You know, I had added the log4j.properties to --files but I don't think I had added it to both driver and executors JavaOptions at the same time. I'll give that a shot. Thanks.

avatar

@Robert Cornell if the above answer helped you please take a moment to login and click the "accept" link on the answer.

avatar
Explorer

Our hortonworks cluster is down at the moment. Once it's up and I can test that this works, I will 🙂

avatar
Explorer

Unfortunately this hasn't resolved the issue. We are still getting huge logs. is the "file:/..." necessary in the driver java options?

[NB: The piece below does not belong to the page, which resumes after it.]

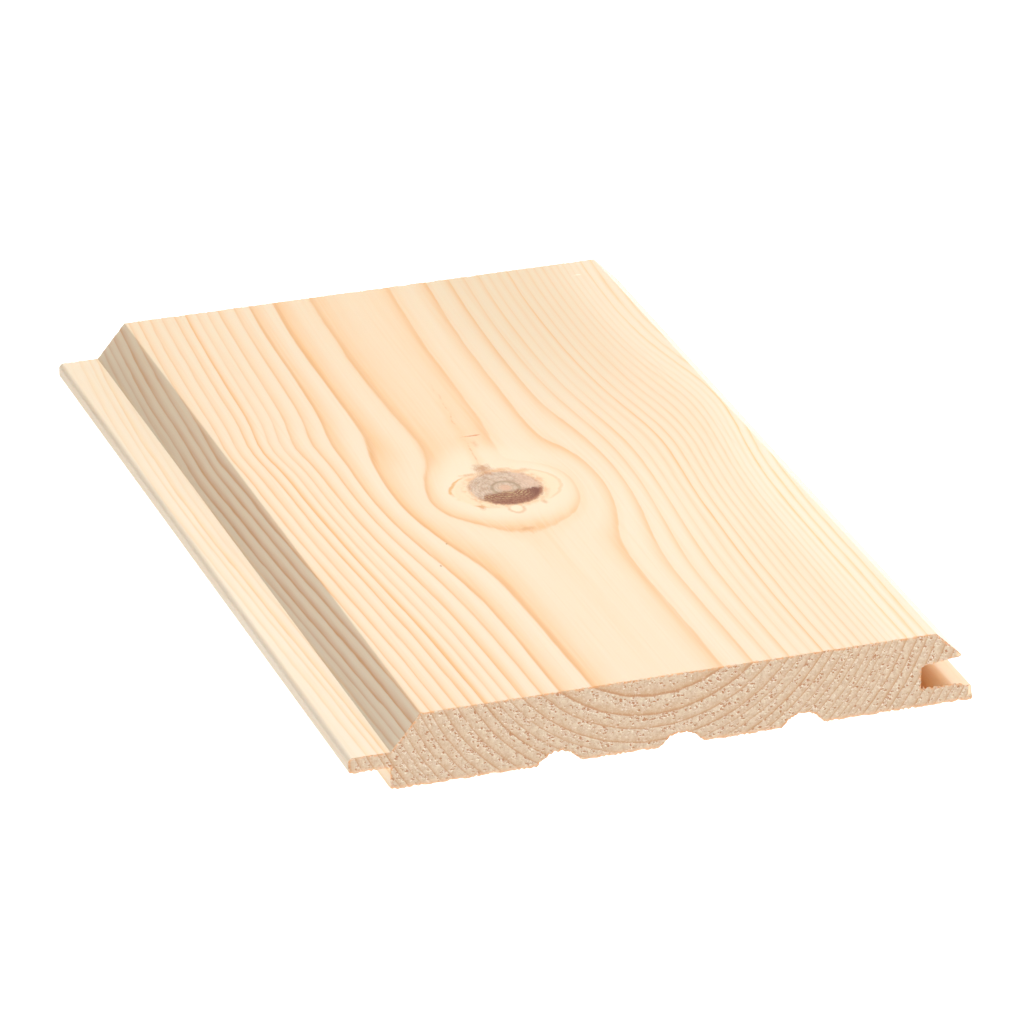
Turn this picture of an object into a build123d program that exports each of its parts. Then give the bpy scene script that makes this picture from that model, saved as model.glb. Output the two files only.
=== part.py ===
from build123d import *
from math import cos, radians, tan
import os

# One length of tongue-and-groove softwood cladding, laid on its back with the face up.
# X runs across the board from the tongue (-X) to the groove (+X), Y runs along the
# grain, Z points out of the face. The origin is in the middle of the back. Millimetres.

# Board
length = 223.0                # between the two saw cuts
overall_width = 145.0         # tongue tip to lower lip tip
thickness = 17.5              # back to face
arris = 0.5                   # eased corner along every long planed edge

# Tongue
tongue_length = 9.6           # from the shoulder below it to its tip
tongue_thickness = 3.9
tongue_underside = 5.35       # height above the back
tongue_nose = 1.1             # rounding on both tip corners

# V joint on the face: one side slopes down to the tongue, the other to the upper lip
tongue_bevel_angle = 50.0     # degrees from the face
lip_bevel_angle = 44.5        # degrees from the face
v_floor = 2.3                 # strip of the next board's tongue left showing in the V

# Groove, sized from the tongue that it takes
tip_gap = 2.6                 # left beyond the tongue's tip
gap_over = 0.35               # above the tongue, where the boards are kept flush
gap_under = 0.95              # below the tongue
upper_lip_rise = 1.4          # how far the groove's top side opens out to its mouth
lower_lip_fall = 0.7          # how far its bottom side drops to the lip's tip
lower_lip_nose = 1.0          # rounding on the lip that meets the next shoulder
groove_corner = 0.4           # cutter radius in the groove's two inner corners

# Relief grooves in the back, cut with a round-nosed V cutter so that the board stays flat
relief_count = 3
relief_pitch = 28.3
relief_shift = 0.7            # row of grooves off the middle of the back, towards the tongue
relief_width = 10.3
relief_angle = 45.0           # degrees from the back
relief_nose = 5.3             # radius of the cutter's nose

# Stations across the board
tongue_tip_x = -overall_width / 2
lip_tip_x = overall_width / 2
shoulder_x = tongue_tip_x + tongue_length
cover_width = overall_width - tongue_length
groove_floor_x = tongue_tip_x + cover_width - tip_gap
upper_lip_x = shoulder_x + cover_width - v_floor

# Heights
tongue_top = tongue_underside + tongue_thickness
groove_bottom = tongue_underside - gap_under
groove_top = tongue_top + gap_over
upper_lip_z = groove_top + upper_lip_rise

# Edges of the flat face
face_left_x = shoulder_x + (thickness - tongue_top) / tan(radians(tongue_bevel_angle))
face_right_x = upper_lip_x - (thickness - upper_lip_z) / tan(radians(lip_bevel_angle))

# Relief cutter: where its straight flanks would meet if the nose were not rounded
relief_apex = relief_width / 2 * tan(radians(relief_angle))
relief_depth = relief_apex - relief_nose * (1 / cos(radians(relief_angle)) - 1)
relief_row_x = (shoulder_x + lip_tip_x) / 2 - relief_shift

with BuildPart() as cladding_board:
    # Planed section
    with BuildSketch(Plane.XZ):
        with BuildLine():
            Polyline(
                (shoulder_x, 0),
                (lip_tip_x, 0),
                (lip_tip_x, groove_bottom - lower_lip_fall),
                (groove_floor_x, groove_bottom),
                (groove_floor_x, groove_top),
                (upper_lip_x, upper_lip_z),
                (face_right_x, thickness),
                (face_left_x, thickness),
                (shoulder_x, tongue_top),
                (tongue_tip_x, tongue_top),
                (tongue_tip_x, tongue_underside),
                (shoulder_x, tongue_underside),
                close=True,
            )
        make_face()
    extrude(amount=length / 2, both=True)

    # Rounded long edges
    long_edges = cladding_board.edges().filter_by(Axis.Y)
    tongue_tip = long_edges.group_by(Axis.X)[0]
    lip_tip = long_edges.group_by(Axis.X)[-1].sort_by(Axis.Z)
    upper_lip = long_edges.filter_by_position(Axis.X, upper_lip_x - 0.01, upper_lip_x + 0.01)
    face_corners = long_edges.group_by(Axis.Z)[-1]
    back_corners = long_edges.group_by(Axis.Z)[0]
    groove_corners = long_edges.filter_by_position(
        Axis.X, groove_floor_x - 0.01, groove_floor_x + 0.01
    )
    fillet(tongue_tip, tongue_nose)
    fillet(lip_tip[-1], lower_lip_nose)
    fillet(groove_corners, groove_corner)
    fillet(upper_lip + face_corners + back_corners, arris)

    # Relief grooves along the back
    with BuildSketch(Plane.XZ) as relief:
        with Locations((relief_row_x, 0)):
            with GridLocations(relief_pitch, 0, relief_count, 1):
                Polygon(
                    (-relief_width / 2, 0),
                    (relief_width / 2, 0),
                    (0, relief_apex),
                    align=None,
                )
        fillet(relief.vertices().group_by(Axis.Y)[-1], relief_nose)
    extrude(amount=length / 2, both=True, mode=Mode.SUBTRACT)
    relief_edges = cladding_board.edges().filter_by(Axis.Y).filter_by_position(
        Axis.X,
        shoulder_x + 2 * arris,
        lip_tip_x - 2 * arris,
    )
    fillet(relief_edges.group_by(Axis.Z)[0], arris)

cladding_board.part.label = "cladding_board"

os.makedirs("parts", exist_ok=True)
export_step(cladding_board.part, "parts/cladding_board.step")
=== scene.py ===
import math

import bpy
import numpy as np
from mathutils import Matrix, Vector, geometry, noise


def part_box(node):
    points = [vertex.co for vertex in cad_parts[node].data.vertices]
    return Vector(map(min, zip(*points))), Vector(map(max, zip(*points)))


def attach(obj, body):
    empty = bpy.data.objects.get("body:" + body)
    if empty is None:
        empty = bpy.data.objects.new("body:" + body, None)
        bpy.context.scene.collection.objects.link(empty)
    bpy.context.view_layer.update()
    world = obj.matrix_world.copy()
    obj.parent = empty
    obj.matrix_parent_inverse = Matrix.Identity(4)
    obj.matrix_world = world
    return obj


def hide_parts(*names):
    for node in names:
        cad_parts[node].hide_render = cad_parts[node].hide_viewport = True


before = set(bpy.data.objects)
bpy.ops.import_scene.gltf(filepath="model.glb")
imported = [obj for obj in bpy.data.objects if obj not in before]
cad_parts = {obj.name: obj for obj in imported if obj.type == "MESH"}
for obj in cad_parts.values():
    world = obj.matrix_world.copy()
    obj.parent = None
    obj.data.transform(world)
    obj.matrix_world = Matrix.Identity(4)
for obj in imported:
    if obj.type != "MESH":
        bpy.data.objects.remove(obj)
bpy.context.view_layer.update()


# The board: one length of planed pine with a tongue, a groove and three relief
# cuts, run through a moulder along its length and sawn square at both ends.
# Sizes are in millimetres: x from the tongue's tip, y from the near end, z from
# the back.

low_corner, high_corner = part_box("cladding_board")
width = (high_corner.x - low_corner.x) * 1000
length = (high_corner.y - low_corner.y) * 1000
thickness = (high_corner.z - low_corner.z) * 1000

# Planed section, walked round once from the near end of the solid

rim_spacing = 0.55


def section_outline(solid):
    """Corner points of the near end, in order, as (x, z) in millimetres."""
    mesh = solid.data
    middle = Vector((width / 2, length / 2, 0))
    place = [v.co * 1000 + middle for v in mesh.vertices]
    key = [(round(p[0], 3), round(p[2], 3)) for p in place]
    count = {}
    for face in mesh.polygons:
        if all(abs(place[i][1]) < 1e-3 for i in face.vertices):
            ring = list(face.vertices)
            for a, b in zip(ring, ring[1:] + ring[:1]):
                pair = frozenset((key[a], key[b]))
                if len(pair) == 2:
                    count[pair] = count.get(pair, 0) + 1
    beside = {}
    for pair, times in count.items():
        if times == 1:
            a, b = tuple(pair)
            beside.setdefault(a, []).append(b)
            beside.setdefault(b, []).append(a)
    start = min(beside)
    walk = [start, max(beside[start])]
    while walk[-1] != start:
        a, b = beside[walk[-1]]
        walk.append(b if a == walk[-2] else a)
    return np.array(walk[:-1])


def evenly(points, spacing):
    """The same closed outline with its long runs divided into short ones."""
    out = []
    for a, b in zip(points, np.roll(points, -1, axis=0)):
        n = max(1, int(math.ceil(np.hypot(*(b - a)) / spacing)))
        out += [a + (b - a) * i / n for i in range(n)]
    return np.array(out)


def turned_left(points):
    """The outline with the wood on its left-hand side."""
    x, z = points.T
    area = np.sum(x * np.roll(z, -1) - np.roll(x, -1) * z)
    return points if area > 0 else points[::-1]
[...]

--conf spark.executor.extraJavaOptions='-Dlog4j.configuration=config/log4j.properties'

--driver-java-options -Dlog4j.configuration=config/log4j.properties

--files config/log4j.properties

avatar

@Robert Cornell I see you are using a path config in executor extraJavaOptions. This wont work. Please copy my example and use paths only when I use paths - reference file name only without path when I also did so.

HTH

avatar

@Robert Cornell Try this

--conf spark.executor.extraJavaOptions='-Dlog4j.configuration=log4j.properties'
--driver-java-options -Dlog4j.configuration=config/log4j.properties
--files config/log4j.properties

I just removed the directory for the executor.

HTH

*** If you found this answer addressed your question, please take a moment to login and click the "accept" link on the answer.

avatar

@Robert Cornell, Once you pass a file using --files it will be in the containers current working directory. so no need to provide path in "-Dlog4j.configuration=config/log4j.properties" Instead just pass the file name as provided by @Felix Albani in above comment.

avatar
Explorer

Hi @Sandeep Nemuri. I'm running client mode, so I believe I've followed his instructions correctly. For the driver and executor in client mode, @Felix Albani suggested the following:

--driver-java-options "-Dlog4j.configuration=file:/path/to/log4j/log4j.properties"

--conf "spark.executor.extraJavaOptions='-Dlog4j.configuration=log4j.properties'"

Aside from the --files instruction. I can confirm in the logs that log4j.properties does get uploaded.